Give the data again, word for word.
** START OF Data block **
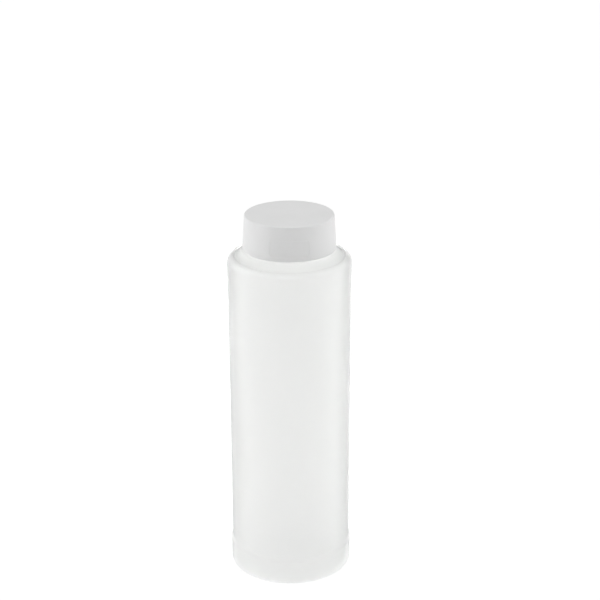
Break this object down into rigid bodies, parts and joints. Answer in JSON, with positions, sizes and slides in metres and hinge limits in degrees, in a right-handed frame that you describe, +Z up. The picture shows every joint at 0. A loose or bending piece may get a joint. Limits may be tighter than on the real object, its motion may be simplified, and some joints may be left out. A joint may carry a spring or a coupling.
{
  "type": "reagent bottle",
  "caption": "Tall cylindrical wide-mouth bottle in translucent polyethylene with a recessed label panel, and a smooth white screw cap with a sealing liner.",
  "frame": {"origin": "centre of the circle the bottle stands on, at the level of its standing ring", "axes": "+Z up along the bottle's axis, from the base to the cap; -Y towards the front, where the cap's plain panel is"},
  "size_m": [0.0756, 0.0756, 0.23],
  "materials": {
    "natural_polyethylene": "milky translucent, satin",
    "white_polypropylene": "opaque white, fine matt",
    "white_liner_foam": "opaque white foam, matt"
  },
  "bodies": {
    "bottle": {"bottle_body": "natural_polyethylene"},
    "liner": {"cap_liner": "white_liner_foam"},
    "cap": {"cap_shell": "white_polypropylene"}
  },
  "joints": [
    {"name": "cap_lift", "type": "slide", "parent": "bottle", "child": "liner", "axis": [0, 0, 1], "range_m": [0, 0.0182]},
    {"name": "cap_turn", "type": "hinge", "parent": "liner", "child": "cap", "pos_m": [0, 0, 0.2092], "axis": [0, 0, 1], "range_deg": [0, 1530]}
  ],
  "couplings": [
    {"joint": "cap_lift", "follows": "cap_turn", "m_per_rad": 0.00067376}
  ]
}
** END OF Data block **
Answer to the problem:
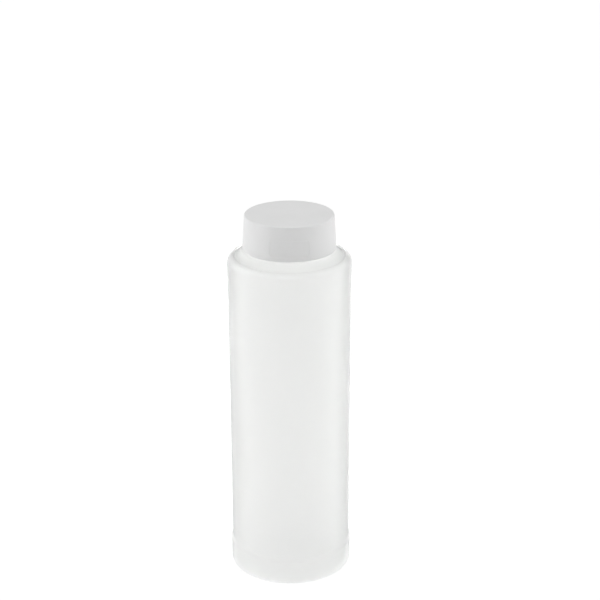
Break this object down into rigid bodies, parts and joints. Answer in JSON, with positions, sizes and slides in metres and hinge limits in degrees, in a right-handed frame that you describe, +Z up. The picture shows every joint at 0. A loose or bending piece may get a joint. Limits may be tighter than on the real object, its motion may be simplified, and some joints may be left out. A joint may carry a spring or a coupling.
{
  "type": "reagent bottle",
  "caption": "Tall cylindrical wide-mouth bottle in translucent polyethylene with a recessed label panel, and a smooth white screw cap with a sealing liner.",
  "frame": {"origin": "centre of the circle the bottle stands on, at the level of its standing ring", "axes": "+Z up along the bottle's axis, from the base to the cap; -Y towards the front, where the cap's plain panel is"},
  "size_m": [0.0756, 0.0756, 0.23],
  "materials": {
    "natural_polyethylene": "milky translucent, satin",
    "white_polypropylene": "opaque white, fine matt",
    "white_liner_foam": "opaque white foam, matt"
  },
  "bodies": {
    "bottle": {"bottle_body": "natural_polyethylene"},
    "liner": {"cap_liner": "white_liner_foam"},
    "cap": {"cap_shell": "white_polypropylene"}
  },
  "joints": [
    {"name": "cap_lift", "type": "slide", "parent": "bottle", "child": "liner", "axis": [0, 0, 1], "range_m": [0, 0.0182]},
    {"name": "cap_turn", "type": "hinge", "parent": "liner", "child": "cap", "pos_m": [0, 0, 0.2092], "axis": [0, 0, 1], "range_deg": [0, 1530]}
  ],
  "couplings": [
    {"joint": "cap_lift", "follows": "cap_turn", "m_per_rad": 0.00067376}
  ]
}